While it may be tempting to aim for an LOS A, this is unrealistic in urban areas. Urban areas more typically adopt standards varying between C and E, depending on the area's size and characteristics, while F is sometimes allowed in areas with improved pedestrian, bicycle, or transit alternatives. More stringent LOS standards (particularly in urban areas) tend to necessitate the widening of roads to accommodate development, thus discouraging use by these alternatives. Because of this, some planners recommend increasing population density in towns, narrowing streets, managing car use in some areas, providing sidewalks and safe pedestrian and bicycle facilities, and making the scenery interesting for pedestrians.

An LOS standard has been developed by John J. Fruin for pedestrian facilities. The standard uses American units and applies to pedestrian queues, walkways, and stairwells. This standard is not considered a good measure of pedestrian facilities by the planning or engineering professions, because it rates undesirable (and hence unused) sidewalks with an LOS A, while pedestrians tend to prefer active, interesting sidewalks, where people prefer to walk (but rate a worse LOS on this scale). To rectify this and other issues, The National Cooperative Highway Research Program (NCHRP) is conducting a project to enhance methods to determine LOS for automobiles, transit, bicycles, and pedestrians on urban streets, with particular consideration to intermodal interactions.  Similarly, Transport for London's Pedestrian Comfort Guidance for London (2010/2019) "goes further than existing measures such as Fruin Level of Service which simply assess crowding. [The London guidance] is based on comfort and takes into account user perceptions as well as observed behaviours".

Walking

Queuing

Stairs

The A to F scale deals only with delays and service reliability. These delays are typically caused by congestion, breakdowns or infrequent service. It assumes there is a service in place that people can use. It also implies that poor LOS can be solved by increased capacity such as additional lanes or overcoming bottlenecks, and in the case of transit, more buses or trains. It does not deal for instance with cases where there is no bridge across a river, no bus or train service, no sidewalks, or no bike-lanes.

An expanded LOS might look like:
0 - No service exists. Latent demand may exist.
1 - Service is poor, unsafe or discouraging. Demand is suppressed below socially desirable levels.
A-F - As per existing LOS scale.
G - Further expansion of capacity is limited.
H - No expansion is possible. Radical or innovative solutions are required

LOS in the United Kingdom of Great Britain and Northern Ireland

The LOS measure is much more suited to American roads than roads in Europe and the UK, but the HCM is used. The technique is in UK textbooks but is sparingly used. The individual countries of the UK have different bodies for each area's roads, and detailed techniques and applications vary in Scotland, England and Wales, but in general the practice is the same.

Rural and urban roads are in general much busier than in the U.S, and service levels tend to be to the higher end of the scale, especially in peak commuting periods. It is acceptable for roads to operate at 85% capacity, which equates to LOS D and E.
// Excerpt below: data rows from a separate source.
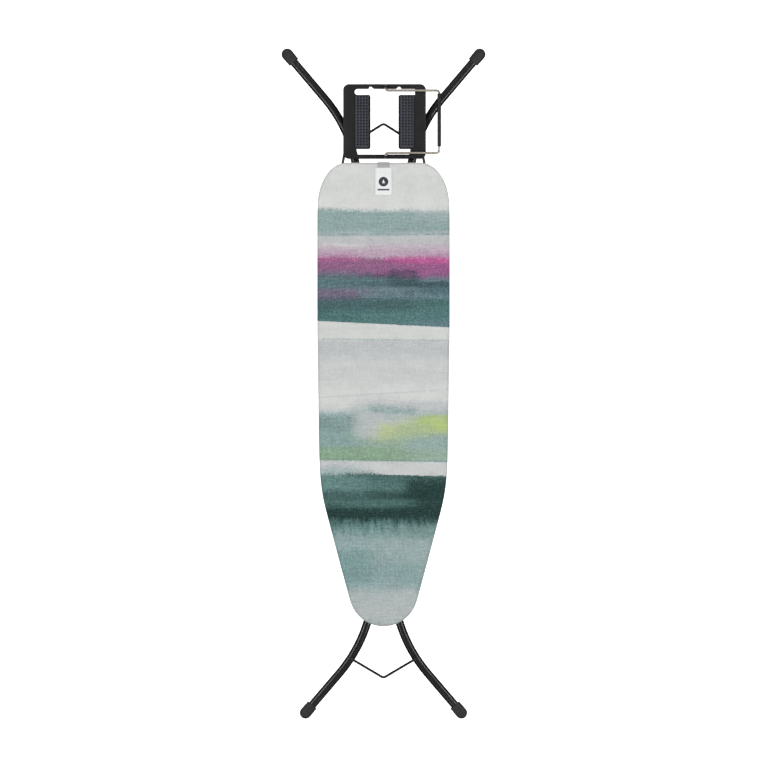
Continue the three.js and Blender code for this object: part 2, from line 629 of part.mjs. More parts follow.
function addIronRest(group) {
  const { left, right, low, high, corner } = REST;
  const plate = roundedRectangle(new THREE.Shape(), left, right, low, high, corner);
  plate.holes.push(restOpening());
  const edge = roundedRectangle(new THREE.Shape(), left, right, low, high, corner);
  const inside = new THREE.Path();
  roundedRectangle(inside, left + SHEET, right - SHEET, low + SHEET, high - SHEET, corner - SHEET);
  edge.holes.push(inside);
  const frame = join(flatPlate(plate, [REST_Z, REST_TOP_Z]), flatPlate(edge, [REST_Z - 2.4, REST_Z + 0.5]));
  add(group, 'iron_rest_frame', frame, satinPlate);
  const padZ = [REST_TOP_Z + GAP, REST_TOP_Z + 4.3];
  const padY = [PAD_LOW_Y + 4, PAD_HIGH_Y - 1.5];
  for (const [side, span] of [['left', [-67, -35.5]], ['right', [40.2, 72]]]) {
    const pad = roundedRectangle(new THREE.Shape(), ...span, ...padY, 3);
    add(group, `iron_rest_pad_${side}`, flatPlate(pad, padZ), blackRubber);
  }
  addRestRods(group);
}

// Two rods carry the rest. Each slants outwards into a socket under the rearmost rib.
function addRestRods(group) {
  const radius = 2.75;
  const z = 36;
  const inner = new THREE.Vector3(86.3, 585, z);
  const outer = new THREE.Vector3(111.9, 453, z);
  for (const [side, sign] of [['left', -1], ['right', 1]]) {
    const ends = [inner, outer].map((point) => point.clone().setX(sign * point.x));
    add(group, `iron_rest_rod_${side}`, tube(new StationPath(ends), radius, 0, 5), blackSteel);
    const eye = tube(new StationPath([ends[0], ends[1].clone().lerp(ends[0], -0.01)]), radius + GAP, 0, 5);
    const x = sign * 110.5;
    const block = box([x - 7, x + 7], [ribs.rest - 11, ribs.rest + 9], [z - 6, RIB_Z - GAP]);
    add(group, `iron_rest_socket_${side}`, cut(block, eye), darkPlastic);
  }
}

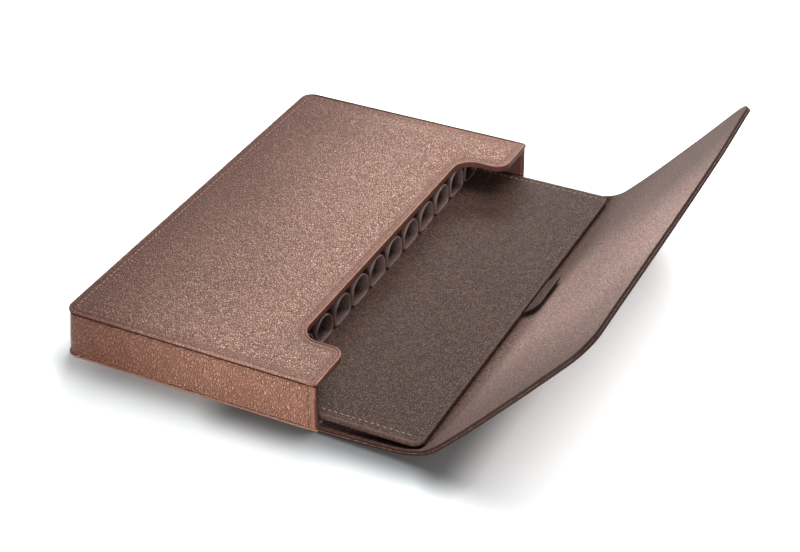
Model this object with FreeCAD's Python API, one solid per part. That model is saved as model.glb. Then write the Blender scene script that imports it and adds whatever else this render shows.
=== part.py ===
import FreeCAD
import Part

import math
import os

# Slip case for twelve pens: a leather sleeve, a tray with pen loops that slides in
# it, and a flap that runs under the tray and closes back over the top.
# Millimetres. Origin: centre of the sleeve's base, on the table. +X points out of the
# mouth, +Y to the far wall, +Z up. The flap stands half open at rest.

# Sleeve, outside
CASE_WIDTH = 216.0
CASE_DEPTH = 122.5
CASE_HEIGHT = 24.0
CORNER_RADIUS = 6.0
MOUTH_CORNER_RADIUS = 1.2
LIP = 0.4
LIP_ROUNDING = 0.45

# Layers of the sleeve
LEATHER = 1.0
LINING = 0.4
BASE_BOARD = 2.6
WALL_BOARD = 1.2
TOP_BOARD = 1.4
WELT_HEIGHT = 0.6
WELT_INSET = 0.2

# Finger notch in the top
NOTCH_DEPTH = 22.4
HORN_WIDTH = 27.0
NOTCH_OUTER_RADIUS = 6.5
NOTCH_INNER_RADIUS = 9.0
BINDING_WIDTH = 1.0
BINDING_PROUD = 0.15

# Crown of the padded top: inset from the panel's edges, and height over the flat
# border, at each ring of the swell
CROWN_HEIGHT = 0.95
CROWN_BORDER = 9.0
CROWN_RUN = 14.0
CROWN_RINGS = 4
CROWN_CORNER_RADIUS = 16.0

# Flap
TONGUE_LENGTH = 48.0
FLAP_REST_ANGLE = 49.5
COVER_LENGTH = 76.6
COVER_CLEARANCE = 0.45
FLAP_BOARD = 0.8
FLAP_LINING = 0.6
FLAP_MARGIN = 3.0
FLAP_CORNER_RADIUS = 12.0
FOLD_CLEARANCE = 0.3

# Tray
TRAY_REACH = 45.5
TRAY_TRAVEL = 12.0
TRAY_END_CLEARANCE = 1.0
TRAY_SIDE_CLEARANCE = 0.5
TRAY_LIFT = 0.4
TRAY_BOARD = 1.6
TRAY_LEATHER = 0.9
TRAY_LINING = 0.5
TRAY_LINING_INSET = 2.0
TRAY_CORNER_RADIUS = 4.0

# Pen loops
LOOP_COUNT = 12
LOOP_GAP = 1.7
LOOP_MARGIN = 3.95
LOOP_LEATHER = 0.8
LOOP_LENGTH = 45.0
LOOP_SETBACK = 24.0
LOOP_FOOT_RADIUS = 2.0
LOOP_CLEARANCE = 0.6

# Pull tab
TAB_THICKNESS = 1.0
TAB_LENGTH = 7.5
TAB_WIDTH = 28.0
TAB_CENTRE = 12.5
TAB_TIP_RADIUS = 4.5
TAB_REST_ANGLE = 40.0
TAB_CLEARANCE = 0.15
TAB_ANCHOR_LENGTH = 12.0

# Magnets
MAGNET_DIAMETER = 12.0
CASE_MAGNET = 1.0
MAGNET_SETBACK = 11.0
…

In general, the principle is to take the volume of traffic in one hour and divide by the appropriate capacity of the road type to get a v/c rating, which can be cross-referenced to the textbooks with tables of v/c ratings and their equivalent LOS ratings. The lack of definitive categories towards LOS D, E and F limit the use, like a D or E category on an urban road, would be acceptable.

In certain circumstances, the UK shortens the LOS categories to just A-D. A and B indicate free-movement of traffic (i.e. under 85% capacity), C reaching capacity 85%-100%, D over capacity. Little reference to this can be found in textbooks and it may just be an 'unwritten engineering practice', agreed with certain authorities.

LOS in the Commonwealth of Australia
In Australia LOS are an integral component of Asset Management Plans, defined as the service quality for a given activity. LOS are often documented as a commitment to carry out a given action or actions within a specified time frame in response to an event or asset condition data.

Refer Austroads Guide to Traffic Management Part 3 for a comprehensive explanation.